— Start ROWS —
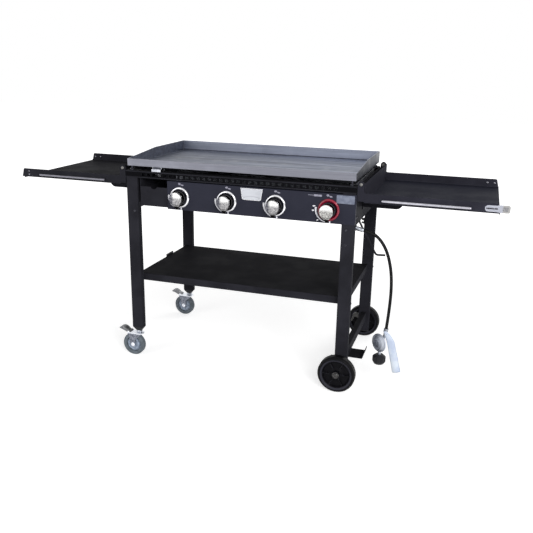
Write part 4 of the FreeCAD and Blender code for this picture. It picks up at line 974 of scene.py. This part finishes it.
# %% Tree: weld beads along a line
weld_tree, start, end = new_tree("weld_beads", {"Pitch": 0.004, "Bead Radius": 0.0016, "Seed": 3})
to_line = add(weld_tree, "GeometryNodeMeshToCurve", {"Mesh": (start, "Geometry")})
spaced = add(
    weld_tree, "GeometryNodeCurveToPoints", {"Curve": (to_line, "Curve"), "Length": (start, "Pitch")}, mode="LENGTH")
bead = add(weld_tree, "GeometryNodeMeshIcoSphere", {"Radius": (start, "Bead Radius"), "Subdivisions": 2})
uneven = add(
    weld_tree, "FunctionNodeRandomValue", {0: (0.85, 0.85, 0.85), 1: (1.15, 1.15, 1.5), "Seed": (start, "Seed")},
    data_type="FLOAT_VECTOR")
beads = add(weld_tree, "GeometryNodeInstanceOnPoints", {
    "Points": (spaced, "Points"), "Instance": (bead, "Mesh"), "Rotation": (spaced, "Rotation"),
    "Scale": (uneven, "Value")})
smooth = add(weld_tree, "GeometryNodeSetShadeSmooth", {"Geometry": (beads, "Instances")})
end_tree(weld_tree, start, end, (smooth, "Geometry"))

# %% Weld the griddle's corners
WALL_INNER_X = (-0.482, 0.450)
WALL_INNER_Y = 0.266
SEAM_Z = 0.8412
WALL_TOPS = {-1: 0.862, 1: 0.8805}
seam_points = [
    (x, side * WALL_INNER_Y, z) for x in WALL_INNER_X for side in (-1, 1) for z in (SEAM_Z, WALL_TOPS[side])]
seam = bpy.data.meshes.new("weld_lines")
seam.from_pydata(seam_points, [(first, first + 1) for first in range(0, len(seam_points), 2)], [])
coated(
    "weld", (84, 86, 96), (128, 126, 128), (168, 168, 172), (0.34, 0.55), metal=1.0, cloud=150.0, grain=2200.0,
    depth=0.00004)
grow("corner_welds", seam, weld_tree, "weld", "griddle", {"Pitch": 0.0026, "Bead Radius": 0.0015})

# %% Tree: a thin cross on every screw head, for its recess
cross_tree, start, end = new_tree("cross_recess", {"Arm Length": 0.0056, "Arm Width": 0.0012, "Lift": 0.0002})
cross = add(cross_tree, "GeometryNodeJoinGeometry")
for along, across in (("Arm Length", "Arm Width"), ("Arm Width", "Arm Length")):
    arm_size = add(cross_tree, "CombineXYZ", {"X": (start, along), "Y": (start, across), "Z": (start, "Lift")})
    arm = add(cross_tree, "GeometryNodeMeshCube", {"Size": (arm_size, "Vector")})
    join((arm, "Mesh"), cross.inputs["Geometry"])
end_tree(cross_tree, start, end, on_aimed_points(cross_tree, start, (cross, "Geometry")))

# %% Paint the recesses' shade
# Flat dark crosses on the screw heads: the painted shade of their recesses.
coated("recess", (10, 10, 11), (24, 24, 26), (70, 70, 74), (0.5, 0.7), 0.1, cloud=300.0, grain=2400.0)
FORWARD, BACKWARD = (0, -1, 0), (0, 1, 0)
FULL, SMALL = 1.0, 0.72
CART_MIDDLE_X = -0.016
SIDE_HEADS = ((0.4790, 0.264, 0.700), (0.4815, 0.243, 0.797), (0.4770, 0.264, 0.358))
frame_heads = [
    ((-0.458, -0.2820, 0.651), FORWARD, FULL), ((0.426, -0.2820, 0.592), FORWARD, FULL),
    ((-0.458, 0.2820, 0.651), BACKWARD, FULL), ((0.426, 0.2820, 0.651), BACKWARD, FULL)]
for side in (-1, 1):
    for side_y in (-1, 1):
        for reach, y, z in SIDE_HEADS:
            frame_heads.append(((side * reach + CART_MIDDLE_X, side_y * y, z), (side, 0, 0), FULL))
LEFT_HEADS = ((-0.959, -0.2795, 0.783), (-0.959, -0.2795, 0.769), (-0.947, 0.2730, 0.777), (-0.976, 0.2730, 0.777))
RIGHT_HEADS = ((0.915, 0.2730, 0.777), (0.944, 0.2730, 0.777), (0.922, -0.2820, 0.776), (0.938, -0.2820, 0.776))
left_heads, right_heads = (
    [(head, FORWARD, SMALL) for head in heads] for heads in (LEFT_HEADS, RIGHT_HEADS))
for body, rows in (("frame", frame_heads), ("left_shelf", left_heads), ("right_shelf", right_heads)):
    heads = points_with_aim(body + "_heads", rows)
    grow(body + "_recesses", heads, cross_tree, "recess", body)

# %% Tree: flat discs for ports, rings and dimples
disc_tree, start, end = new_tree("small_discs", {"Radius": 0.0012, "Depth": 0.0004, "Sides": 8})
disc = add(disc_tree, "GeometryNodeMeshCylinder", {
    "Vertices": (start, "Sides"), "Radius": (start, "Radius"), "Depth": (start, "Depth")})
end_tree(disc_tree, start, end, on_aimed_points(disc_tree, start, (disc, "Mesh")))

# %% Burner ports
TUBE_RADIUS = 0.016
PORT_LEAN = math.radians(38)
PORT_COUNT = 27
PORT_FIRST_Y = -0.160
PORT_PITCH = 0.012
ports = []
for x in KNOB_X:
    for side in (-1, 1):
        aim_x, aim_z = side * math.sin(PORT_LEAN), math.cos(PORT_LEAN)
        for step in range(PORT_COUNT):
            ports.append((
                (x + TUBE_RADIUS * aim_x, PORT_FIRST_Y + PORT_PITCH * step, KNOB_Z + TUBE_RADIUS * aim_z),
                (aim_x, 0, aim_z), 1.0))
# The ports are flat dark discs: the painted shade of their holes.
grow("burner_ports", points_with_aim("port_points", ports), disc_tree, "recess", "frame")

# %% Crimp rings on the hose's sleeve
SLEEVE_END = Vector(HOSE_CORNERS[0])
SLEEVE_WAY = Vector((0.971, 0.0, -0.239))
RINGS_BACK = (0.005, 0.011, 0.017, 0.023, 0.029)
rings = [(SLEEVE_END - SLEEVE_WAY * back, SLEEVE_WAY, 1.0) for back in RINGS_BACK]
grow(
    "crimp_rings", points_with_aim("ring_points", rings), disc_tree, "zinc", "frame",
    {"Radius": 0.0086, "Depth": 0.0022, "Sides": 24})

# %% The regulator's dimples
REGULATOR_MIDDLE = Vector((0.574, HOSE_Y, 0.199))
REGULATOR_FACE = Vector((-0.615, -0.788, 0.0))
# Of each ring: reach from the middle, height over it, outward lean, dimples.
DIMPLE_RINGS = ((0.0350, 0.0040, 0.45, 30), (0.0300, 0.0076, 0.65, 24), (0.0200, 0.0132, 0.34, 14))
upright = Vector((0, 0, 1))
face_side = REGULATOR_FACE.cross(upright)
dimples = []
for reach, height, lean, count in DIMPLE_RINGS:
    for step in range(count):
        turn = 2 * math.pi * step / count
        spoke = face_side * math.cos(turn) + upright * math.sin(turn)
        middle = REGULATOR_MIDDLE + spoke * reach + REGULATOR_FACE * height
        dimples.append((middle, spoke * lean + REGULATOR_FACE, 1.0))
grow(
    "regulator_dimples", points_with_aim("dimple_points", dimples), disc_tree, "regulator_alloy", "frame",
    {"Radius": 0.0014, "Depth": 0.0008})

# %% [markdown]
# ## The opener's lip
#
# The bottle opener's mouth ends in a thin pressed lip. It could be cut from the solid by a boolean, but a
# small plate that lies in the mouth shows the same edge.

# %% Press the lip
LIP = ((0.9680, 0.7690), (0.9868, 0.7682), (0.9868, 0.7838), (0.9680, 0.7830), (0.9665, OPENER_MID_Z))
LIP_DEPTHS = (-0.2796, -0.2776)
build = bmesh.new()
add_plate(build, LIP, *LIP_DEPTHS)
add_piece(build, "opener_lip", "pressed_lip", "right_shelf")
— End ROWS —
— Start ROWS —
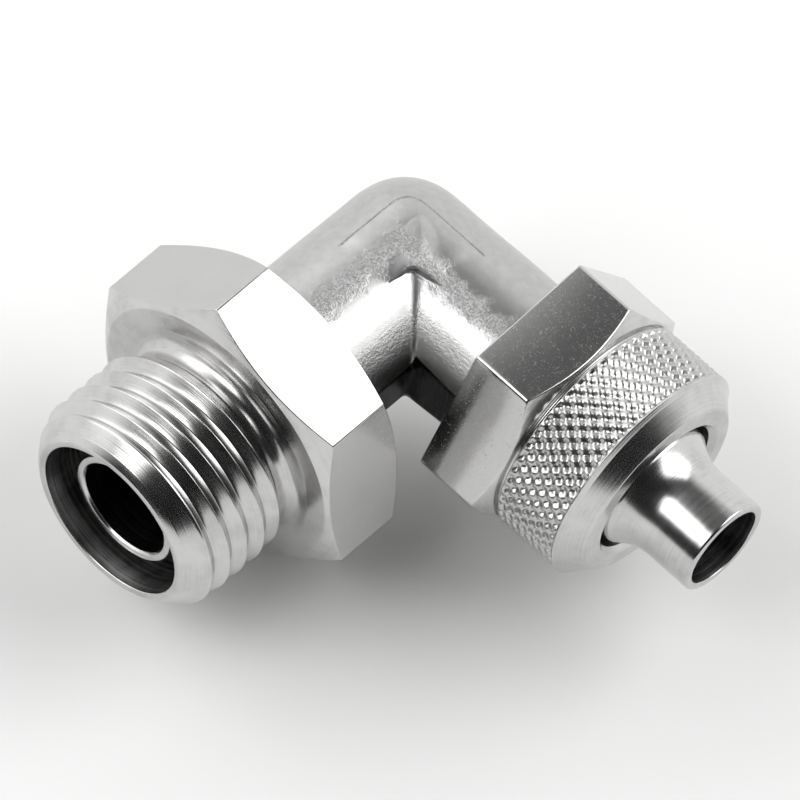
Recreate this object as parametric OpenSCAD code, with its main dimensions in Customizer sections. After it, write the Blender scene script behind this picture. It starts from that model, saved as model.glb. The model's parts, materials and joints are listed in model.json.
— End ROWS —
→ THE PROBLEM
Check each line above for the word "scene" and say how many have it, with nothing else.

→ THE REPLY
2